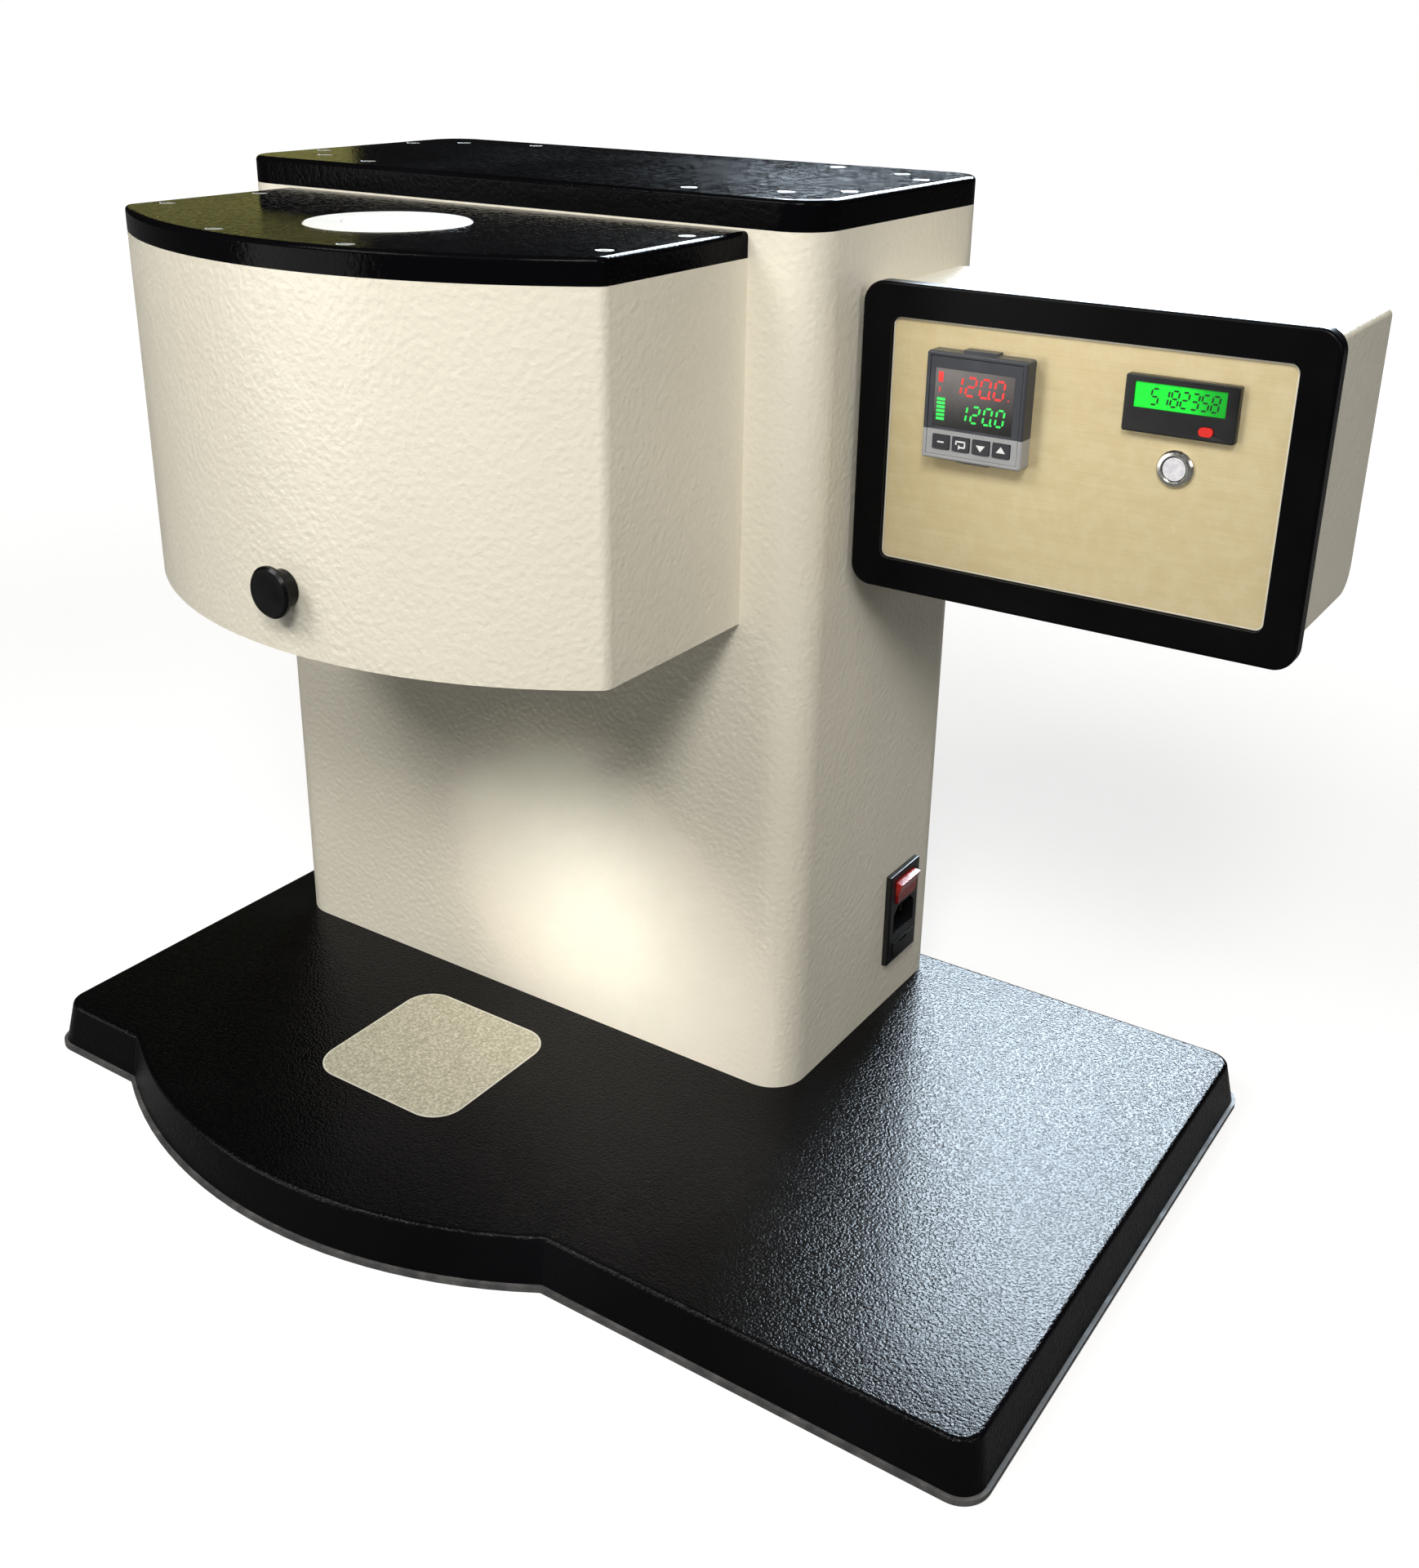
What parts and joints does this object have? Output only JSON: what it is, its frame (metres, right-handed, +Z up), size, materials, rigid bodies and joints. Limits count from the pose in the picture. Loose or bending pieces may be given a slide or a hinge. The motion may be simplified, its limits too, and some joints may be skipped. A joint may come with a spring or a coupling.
{
  "type": "melt flow index tester",
  "caption": "Bench melt flow index tester: cast base, sheet-metal column, bow-fronted furnace head with die release, side control box.",
  "frame": {"origin": "on the bench surface, straight below the furnace barrel's axis", "axes": "+Z up, +Y from the head back to the column, +X towards the control box"},
  "size_m": [0.6026, 0.3829, 0.48],
  "materials": {
    "black_coat": "textured powder coat",
    "sole_grey": "satin",
    "zinc_steel": "zinc plated",
    "stainless": "fine brushed",
    "cream_coat": "orange-peel powder coat",
    "black_plastic": "moulded",
    "aluminium": "plain",
    "grey_plastic": "moulded",
    "brass": "turned",
    "red_plastic": "translucent gloss",
    "fuse_glass": "clear",
    "barrel_steel": "ground",
    "mineral_wool": "fibre wool",
    "white_ceramic": "smooth insulating board",
    "black_gloss": "gloss",
    "champagne_steel": "brushed, warm tint",
    "instrument_grey": "satin moulded",
    "dark_window": "gloss window",
    "green_window": "lit display"
  },
  "bodies": {
    "frame": {"base_casting": "black_coat", "sole_plate": "sole_grey", "sole_screws": "zinc_steel", "catch_plate": "stainless", "column_foot": "zinc_steel", "foot_bolts": "zinc_steel", "column_shell": "cream_coat", "column_cover": "black_coat", "column_cover_screws": "zinc_steel", "rear_panel": "cream_coat", "rear_panel_screws": "zinc_steel", "equipment_plate": "zinc_steel", "power_supply": "black_plastic", "heater_relay": "aluminium", "terminal_block": "grey_plastic", "inlet_housing": "black_plastic", "inlet_pins": "brass", "head_shell": "cream_coat", "head_cover": "black_coat", "head_cover_screws": "zinc_steel", "head_floor": "cream_coat", "barrel_bracket": "zinc_steel", "bracket_bolts": "zinc_steel", "barrel": "barrel_steel", "lower_heater": "aluminium", "upper_heater": "aluminium", "insulation_jacket": "mineral_wool", "temperature_sensor": "stainless", "top_insulator": "white_ceramic", "die": "barrel_steel", "slide_guides": "barrel_steel", "rod_bush": "brass", "control_box": "cream_coat", "box_screws": "zinc_steel", "cable_bush": "black_plastic", "bezel": "black_coat", "front_panel": "champagne_steel", "controller_case": "instrument_grey", "controller_face": "instrument_grey", "controller_window": "dark_window", "controller_clamp": "black_plastic", "counter_case": "black_plastic", "counter_window": "green_window", "button_bushing": "stainless", "button_nut": "stainless"},
    "plug": {"barrel_plug": "white_ceramic"},
    "release": {"die_slide": "barrel_steel", "release_rod": "barrel_steel", "release_knob": "black_gloss"},
    "rocker": {"power_rocker": "red_plastic"},
    "drawer": {"fuse_drawer": "black_plastic", "fuse": "fuse_glass"},
    "set": {"set_key": "instrument_grey"},
    "shift": {"shift_key": "instrument_grey"},
    "down": {"down_key": "instrument_grey"},
    "up": {"up_key": "instrument_grey"},
    "reset": {"reset_button": "red_plastic"},
    "start": {"start_button": "stainless"}
  },
  "joints": [
    {"name": "plug_lift", "type": "slide", "parent": "frame", "child": "plug", "axis": [0, 0, 1], "range_m": [0, 0.035]},
    {"name": "release_pull", "type": "slide", "parent": "frame", "child": "release", "axis": [0, -1, 0], "range_m": [0, 0.02]},
    {"name": "rocker_turn", "type": "hinge", "parent": "frame", "child": "rocker", "pos_m": [0.1786, 0.1965, 0.0995], "axis": [0, -1, 0], "range_deg": [0, 20]},
    {"name": "drawer_pull", "type": "slide", "parent": "frame", "child": "drawer", "axis": [1, 0, 0], "range_m": [0, 0.018]},
    {"name": "set_press", "type": "slide", "parent": "frame", "child": "set", "axis": [0, 1, 0], "range_m": [0, 0.0008], "stiffness_N_per_m": 300, "springref_m": -0.0005},
    {"name": "shift_press", "type": "slide", "parent": "frame", "child": "shift", "axis": [0, 1, 0], "range_m": [0, 0.0008], "stiffness_N_per_m": 300, "springref_m": -0.0005},
    {"name": "down_press", "type": "slide", "parent": "frame", "child": "down", "axis": [0, 1, 0], "range_m": [0, 0.0008], "stiffness_N_per_m": 300, "springref_m": -0.0005},
    {"name": "up_press", "type": "slide", "parent": "frame", "child": "up", "axis": [0, 1, 0], "range_m": [0, 0.0008], "stiffness_N_per_m": 300, "springref_m": -0.0005},
    {"name": "reset_press", "type": "slide", "parent": "frame", "child": "reset", "axis": [0, 1, 0], "range_m": [0, 0.001], "stiffness_N_per_m": 300, "springref_m": -0.0005},
    {"name": "start_press", "type": "slide", "parent": "frame", "child": "start", "axis": [0, 1, 0], "range_m": [0, 0.0015], "stiffness_N_per_m": 500, "springref_m": -0.001}
  ]
}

==============================

* _Given instruction_:
Word for word, write out the data.

* _Exercise result_:
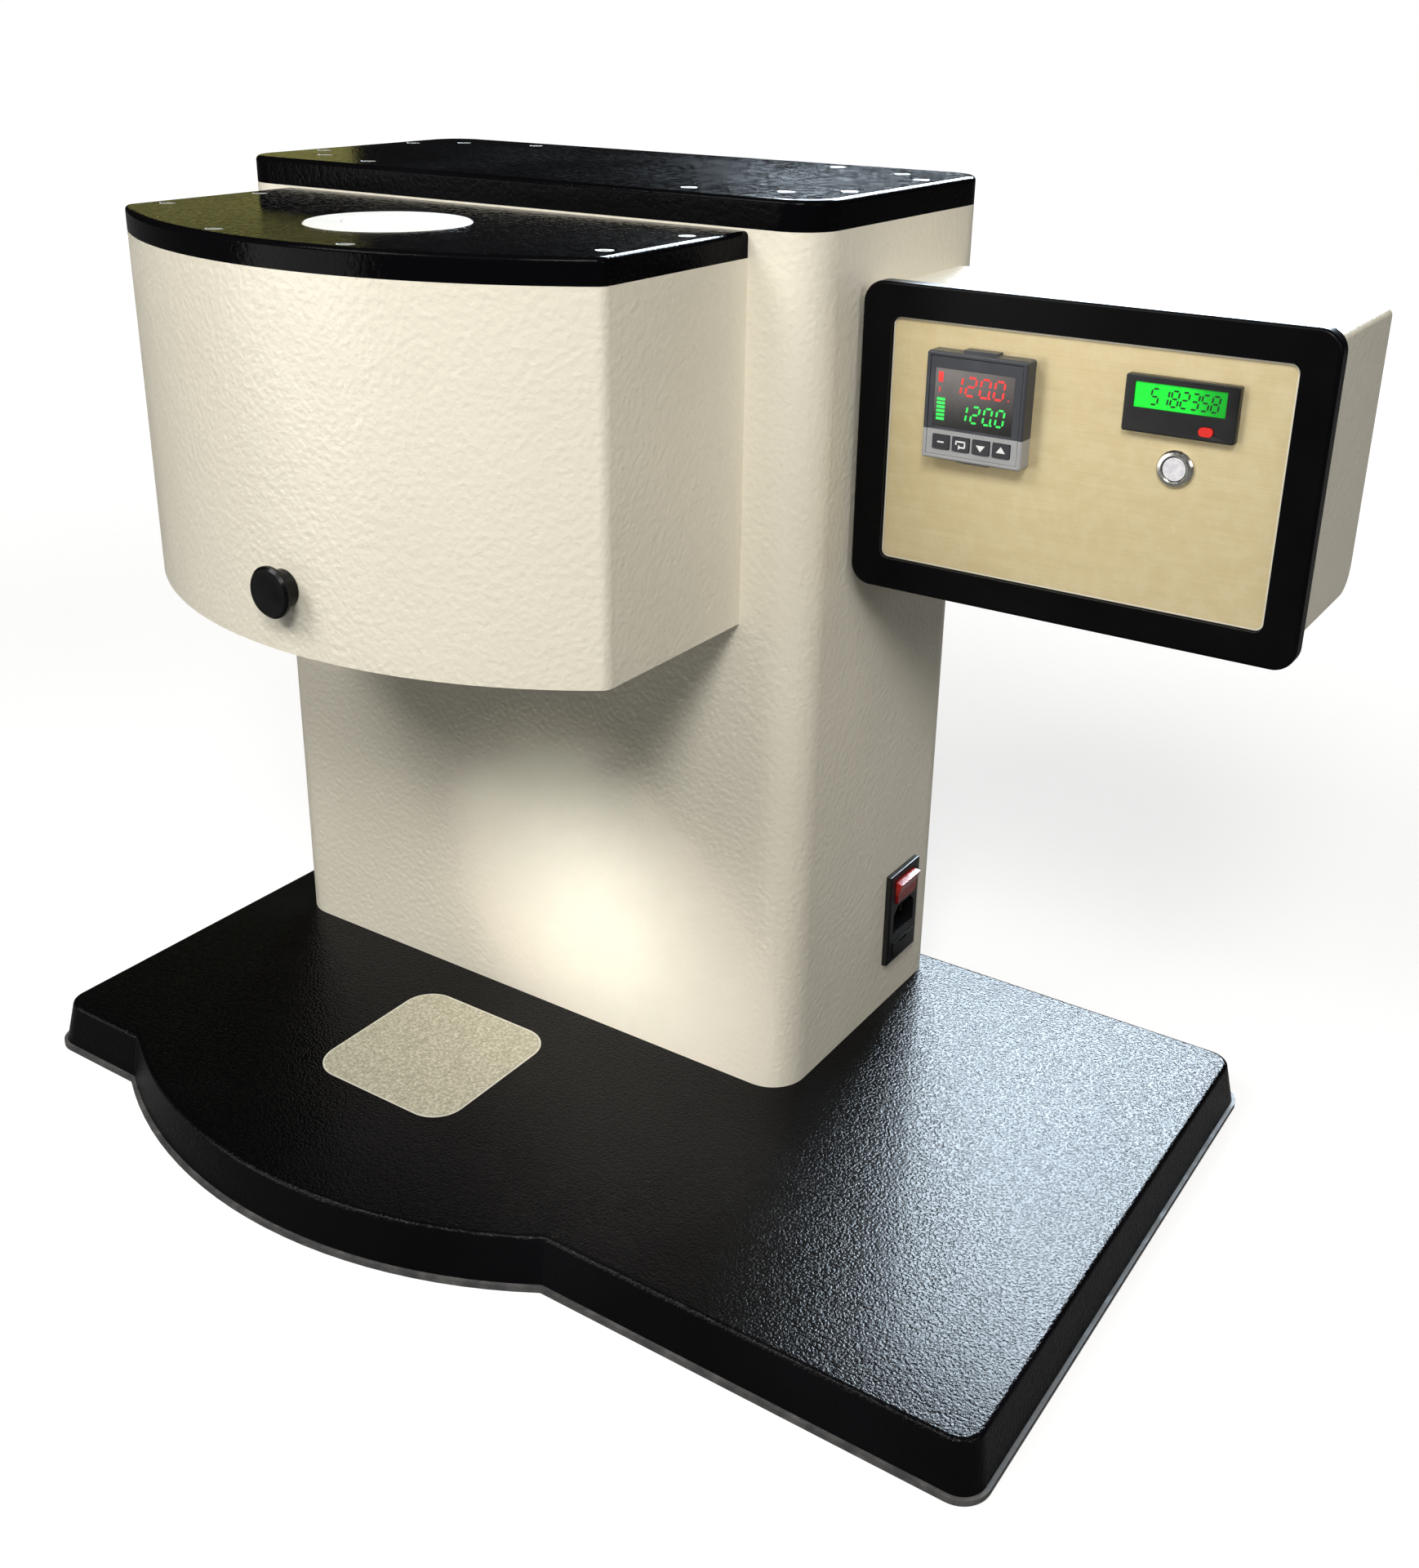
What parts and joints does this object have? Output only JSON: what it is, its frame (metres, right-handed, +Z up), size, materials, rigid bodies and joints. Limits count from the pose in the picture. Loose or bending pieces may be given a slide or a hinge. The motion may be simplified, its limits too, and some joints may be skipped. A joint may come with a spring or a coupling.
{
  "type": "melt flow index tester",
  "caption": "Bench melt flow index tester: cast base, sheet-metal column, bow-fronted furnace head with die release, side control box.",
  "frame": {"origin": "on the bench surface, straight below the furnace barrel's axis", "axes": "+Z up, +Y from the head back to the column, +X towards the control box"},
  "size_m": [0.6026, 0.3829, 0.48],
  "materials": {
    "black_coat": "textured powder coat",
    "sole_grey": "satin",
    "zinc_steel": "zinc plated",
    "stainless": "fine brushed",
    "cream_coat": "orange-peel powder coat",
    "black_plastic": "moulded",
    "aluminium": "plain",
    "grey_plastic": "moulded",
    "brass": "turned",
    "red_plastic": "translucent gloss",
    "fuse_glass": "clear",
    "barrel_steel": "ground",
    "mineral_wool": "fibre wool",
    "white_ceramic": "smooth insulating board",
    "black_gloss": "gloss",
    "champagne_steel": "brushed, warm tint",
    "instrument_grey": "satin moulded",
    "dark_window": "gloss window",
    "green_window": "lit display"
  },
  "bodies": {
    "frame": {"base_casting": "black_coat", "sole_plate": "sole_grey", "sole_screws": "zinc_steel", "catch_plate": "stainless", "column_foot": "zinc_steel", "foot_bolts": "zinc_steel", "column_shell": "cream_coat", "column_cover": "black_coat", "column_cover_screws": "zinc_steel", "rear_panel": "cream_coat", "rear_panel_screws": "zinc_steel", "equipment_plate": "zinc_steel", "power_supply": "black_plastic", "heater_relay": "aluminium", "terminal_block": "grey_plastic", "inlet_housing": "black_plastic", "inlet_pins": "brass", "head_shell": "cream_coat", "head_cover": "black_coat", "head_cover_screws": "zinc_steel", "head_floor": "cream_coat", "barrel_bracket": "zinc_steel", "bracket_bolts": "zinc_steel", "barrel": "barrel_steel", "lower_heater": "aluminium", "upper_heater": "aluminium", "insulation_jacket": "mineral_wool", "temperature_sensor": "stainless", "top_insulator": "white_ceramic", "die": "barrel_steel", "slide_guides": "barrel_steel", "rod_bush": "brass", "control_box": "cream_coat", "box_screws": "zinc_steel", "cable_bush": "black_plastic", "bezel": "black_coat", "front_panel": "champagne_steel", "controller_case": "instrument_grey", "controller_face": "instrument_grey", "controller_window": "dark_window", "controller_clamp": "black_plastic", "counter_case": "black_plastic", "counter_window": "green_window", "button_bushing": "stainless", "button_nut": "stainless"},
    "plug": {"barrel_plug": "white_ceramic"},
    "release": {"die_slide": "barrel_steel", "release_rod": "barrel_steel", "release_knob": "black_gloss"},
    "rocker": {"power_rocker": "red_plastic"},
    "drawer": {"fuse_drawer": "black_plastic", "fuse": "fuse_glass"},
    "set": {"set_key": "instrument_grey"},
    "shift": {"shift_key": "instrument_grey"},
    "down": {"down_key": "instrument_grey"},
    "up": {"up_key": "instrument_grey"},
    "reset": {"reset_button": "red_plastic"},
    "start": {"start_button": "stainless"}
  },
  "joints": [
    {"name": "plug_lift", "type": "slide", "parent": "frame", "child": "plug", "axis": [0, 0, 1], "range_m": [0, 0.035]},
    {"name": "release_pull", "type": "slide", "parent": "frame", "child": "release", "axis": [0, -1, 0], "range_m": [0, 0.02]},
    {"name": "rocker_turn", "type": "hinge", "parent": "frame", "child": "rocker", "pos_m": [0.1786, 0.1965, 0.0995], "axis": [0, -1, 0], "range_deg": [0, 20]},
    {"name": "drawer_pull", "type": "slide", "parent": "frame", "child": "drawer", "axis": [1, 0, 0], "range_m": [0, 0.018]},
    {"name": "set_press", "type": "slide", "parent": "frame", "child": "set", "axis": [0, 1, 0], "range_m": [0, 0.0008], "stiffness_N_per_m": 300, "springref_m": -0.0005},
    {"name": "shift_press", "type": "slide", "parent": "frame", "child": "shift", "axis": [0, 1, 0], "range_m": [0, 0.0008], "stiffness_N_per_m": 300, "springref_m": -0.0005},
    {"name": "down_press", "type": "slide", "parent": "frame", "child": "down", "axis": [0, 1, 0], "range_m": [0, 0.0008], "stiffness_N_per_m": 300, "springref_m": -0.0005},
    {"name": "up_press", "type": "slide", "parent": "frame", "child": "up", "axis": [0, 1, 0], "range_m": [0, 0.0008], "stiffness_N_per_m": 300, "springref_m": -0.0005},
    {"name": "reset_press", "type": "slide", "parent": "frame", "child": "reset", "axis": [0, 1, 0], "range_m": [0, 0.001], "stiffness_N_per_m": 300, "springref_m": -0.0005},
    {"name": "start_press", "type": "slide", "parent": "frame", "child": "start", "axis": [0, 1, 0], "range_m": [0, 0.0015], "stiffness_N_per_m": 500, "springref_m": -0.001}
  ]
}